- Born: February 4, 1970 (age 56) North Battleford, Saskatchewan, Canada
- Height: 6 ft 1 in (185 cm)
- Weight: 210 lb (95 kg; 15 st 0 lb)
- Position: Right wing
- Shot: Right
- Played for: Baltimore Bandits Colorado Gold Kings Fort Worth Brahmas Fort Worth Fire Fresno Falcons Hershey Bears Johnstown Chiefs Mobile Mysticks Phoenix Mustangs Richmond Renegades San Antonio Iguanas San Diego Gulls Thunder Bay Thunder Hawks Wichita Thunder
- NHL draft: undrafted
- Playing career: 1991–2000

= Trevor Converse =

Canadian ice hockey player

Trevor Converse (born February 4, 1970) is a Canadian retired professional ice hockey player who spent ten seasons in the minor leagues. Converse played 312 games with fifteen different teams from 1991 until 2000, where he finished his career with the Wichita Thunder.

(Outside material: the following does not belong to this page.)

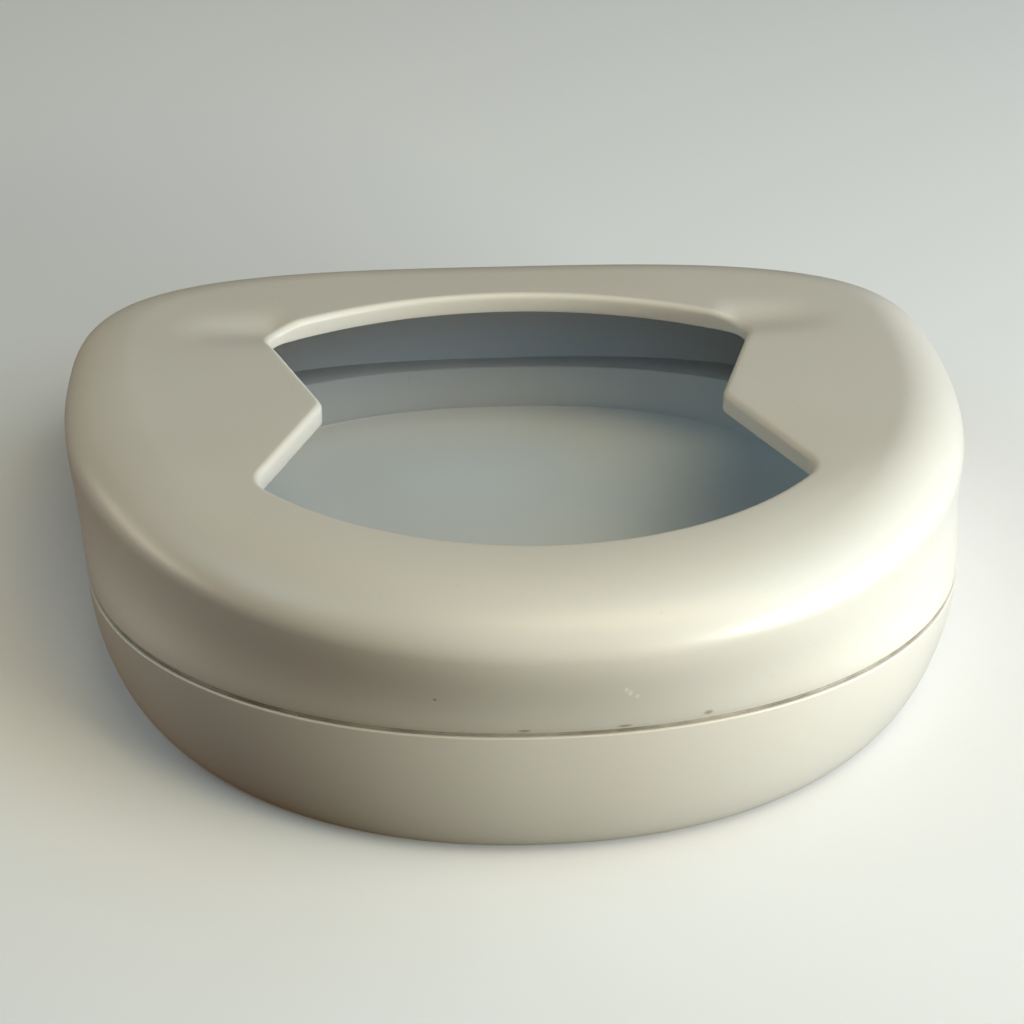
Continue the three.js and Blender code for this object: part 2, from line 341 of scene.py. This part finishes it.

He also attended Edmonton Oilers training camp as a free agent in 1991.

After his retirement in 2000, Converse was named the Assistant Coach of the Topeka Roadrunners. Converse is currently the Director Of Player Personnel for the El Paso Rhinos, a Junior "A" Tier III team based in El Paso, Texas.